Is it a Formula 1 or a rally car?

Approach #1: SIEM

SIEM technology supports threat detection, compliance, and security incident management by collecting and analyzing security events and a wide variety of other contextual data sources. The core capabilities are a broad scope of log event collection and management, the ability to analyze log events and other data across disparate sources, and operational capabilities such as incident management and response, dashboards and reporting.

Despite its long-standing history, going back to 2005, the traditional SIEM approach has outlived its potential. The simple, straightforward collection of security events is no longer sufficient in today’s security operating environment. 

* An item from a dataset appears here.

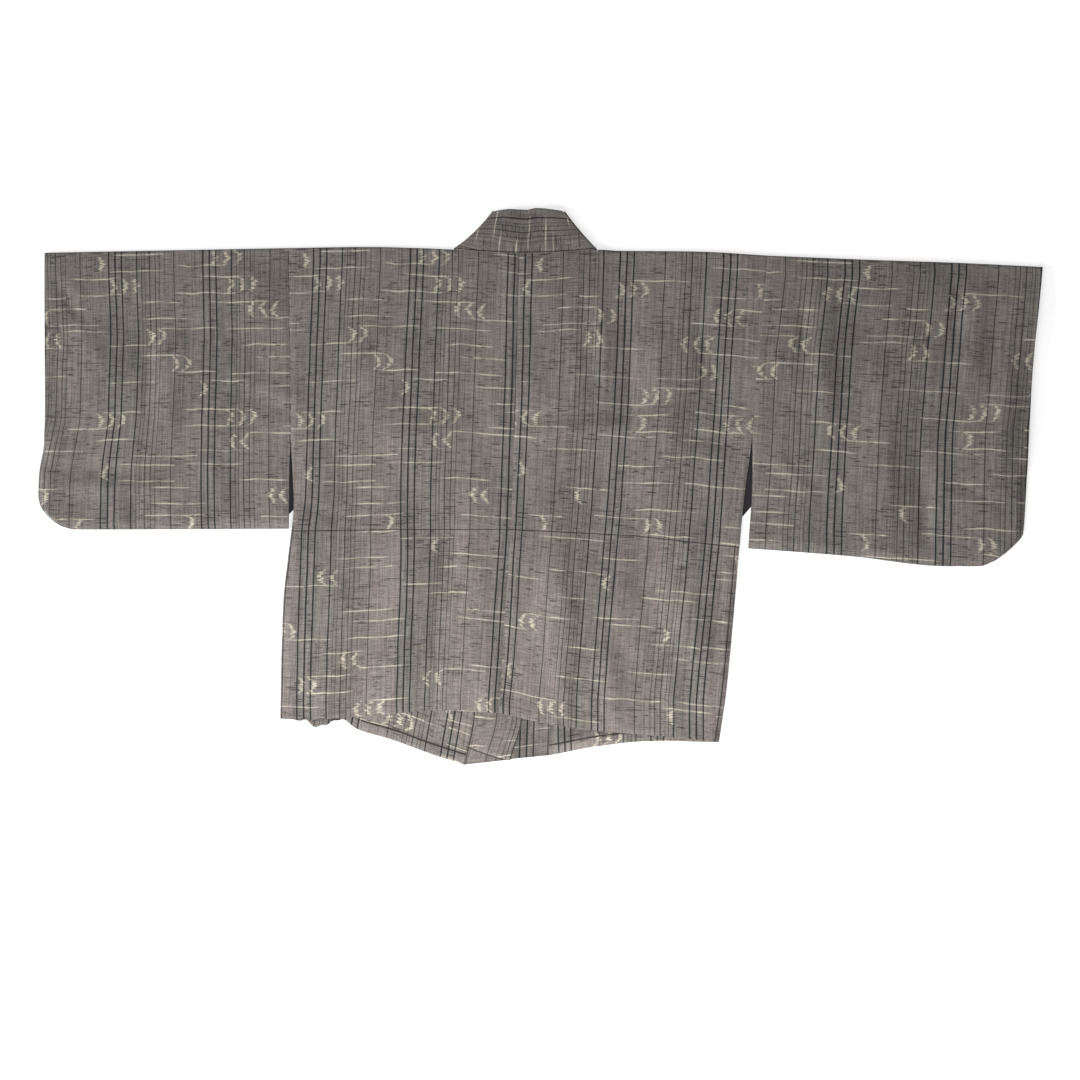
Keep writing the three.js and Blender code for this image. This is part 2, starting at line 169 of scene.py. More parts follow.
RIGHT = {
    "side": [
        (0, 290, 295), (0.4, 271, 70), (0.5, 260, -14), (0.6, 254, -78), (0.75, 246, -172),
        (0.9, 237, -265), (1, 228, -327),
    ],
    "shoulder": [
        (0, 290, 295.5), (0.3, 204, 300.5), (0.4, 175, 301), (0.6, 102, 301.5), (0.7, 74, 303),
        (1, -28, 297),
    ],
    "back_hem": [
        (0, 228, -327), (0.2, 175, -321), (0.4, 116, -316), (0.6, 60, -311), (0.8, 4, -302),
        (1, -53, -289),
    ],
    "front_edge": [(0, 74, 303), (0.9, 13, -287), (1, 11, -344)],
    "front_hem": [(0, 228, -322), (0.4, 140, -323), (0.7, 77, -330), (1, 11, -344)],
    "band_edge": [(0, 31.5, 351), (0.1, 12, 277), (0.9, -51, -290), (1, -62, -351)],
    "collar_turn": [(73, 303), (49.5, 327), (31.5, 352)],
    "sleeve_inner": [(0, 290, 295), (2 / 3, 271, 70), (0.8, 271, 11), (1, 266, -79)],
    "sleeve_outer": [
        (0, 642, 281), (0.4, 628, 136), (0.83, 620, -20), (0.95, 617, -60), (1, 600, -81),
    ],
    "sleeve_top": [(0, 290, 295.5), (0.34, 409, 290.5), (0.7, 537, 286), (1, 642, 281)],
    "sleeve_bottom": [
        (0, 266, -79), (0.39, 396, -89), (0.78, 523, -102), (0.88, 560, -102), (0.94, 578, -96),
        (1, 600, -81),
    ],
    "lining_sleeve_edge": [(0, 282, 62), (1, 282, -12)],
    "lining_body_edge": [(0, 250, 62), (1, 250, -48)],
}

COLLAR_TOP = [(0, 352), (0.2, 354.5), (0.48, 353.5), (0.6, 356), (0.75, 355), (1, 352)]

# ---- the lie of the cloth ----

# Each crease runs from one point to another, and is a ridge if its height is above 0:
# x1, y1, x2, y2, half width, height
CREASES = [
    # left back
    (-108, -20, -140, -275, 17, -4.2),
    (-162, -60, -196, -290, 29, 4.3),
    (-250, -110, -262, -292, 26, 3.0),
    (-85, -80, -70, -285, 22, 3.6),
    (-250, 235, -192, 40, 29, 2.8),
    (-95, 250, -120, 90, 19, 2.2),
    (-300, 150, -240, -10, 17, -1.8),
    (-210, 60, -90, 84, 12, 1.5),
    (-305, -22, -255, -40, 7, -1.5),
    # right back
    (-40, 84, 125, 97, 9, -1.2),
    (-30, 66, 130, 80, 10, 2.2),
    (171, 70, 263, 52, 9, -1.9),
    (58, 235, 62, 103, 8, -1.5),
    (76, 240, 84, 120, 11, 2.2),
    (110, 216, 116, 90, 8, -1.9),
    (148, 200, 150, 120, 17, 3.3),
    (196, 250, 232, 60, 14, -1.8),
    (117, -16, 150, -226, 19, -2.4),
    (185, -40, 196, -240, 22, 3.3),
    (232, -90, 222, -270, 10, -1.8),
    (20, -70, 34, -280, 20, 3.8),
    (-40, -225, -42, -285, 11, -1.9),
    (45, -235, 48, -300, 11, -2.4),
    (84, -200, 92, -306, 15, 3.3),
    (165, -230, 172, -320, 14, 3.0),
    # left sleeve
    (-620, 262, -580, 205, 9, -2.1),
    (-600, 225, -560, 150, 15, 2.2),
    (-502, 190, -500, 80, 10, -2.4),
    (-470, 200, -476, 60, 19, 3.0),
    (-390, 143, -304, 109, 11, 1.5),
    (-380, 118, -312, 90, 10, -0.9),
    (-640, 26, -520, 20, 10, -2.1),
    (-625, 0, -470, -4, 10, 2.8),
    (-420, 40, -400, -50, 17, 2.8),
    (-540, -10, -536, -54, 11, 2.1),
    (-360, 280, -372, 190, 15, 2.1),
    # right sleeve
    (335, 240, 338, 140, 8, -2.1),
    (358, 255, 366, 60, 15, 2.8),
    (533, 262, 530, 186, 8, -1.9),
    (556, 255, 552, 120, 15, 2.5),
    (430, 170, 448, -80, 22, 3.3),
    (480, 60, 496, -90, 10, -1.8),
    (600, 190, 590, 20, 14, 2.2),
    (300, 40, 352, -20, 10, 2.1),
    (520, 10, 600, -30, 10, -1.5),
]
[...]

Due to excessively high license and infrastructure costs, teams purposefully do not collect all of the security data they need to defend against attacks. This is a considerable challenge that causes key events to be missed during an investigation or, worse, for breaches to go unnoticed.

As the volume of processed data continues to grow, it becomes more difficult to filter and detect malicious activity. Traditional SIEMs are limited in providing advanced analytics capabilities or relying on restrictive languages to query and interact with the data.

Bottom line: deliver effective and controllable platform for predefined data and analysis.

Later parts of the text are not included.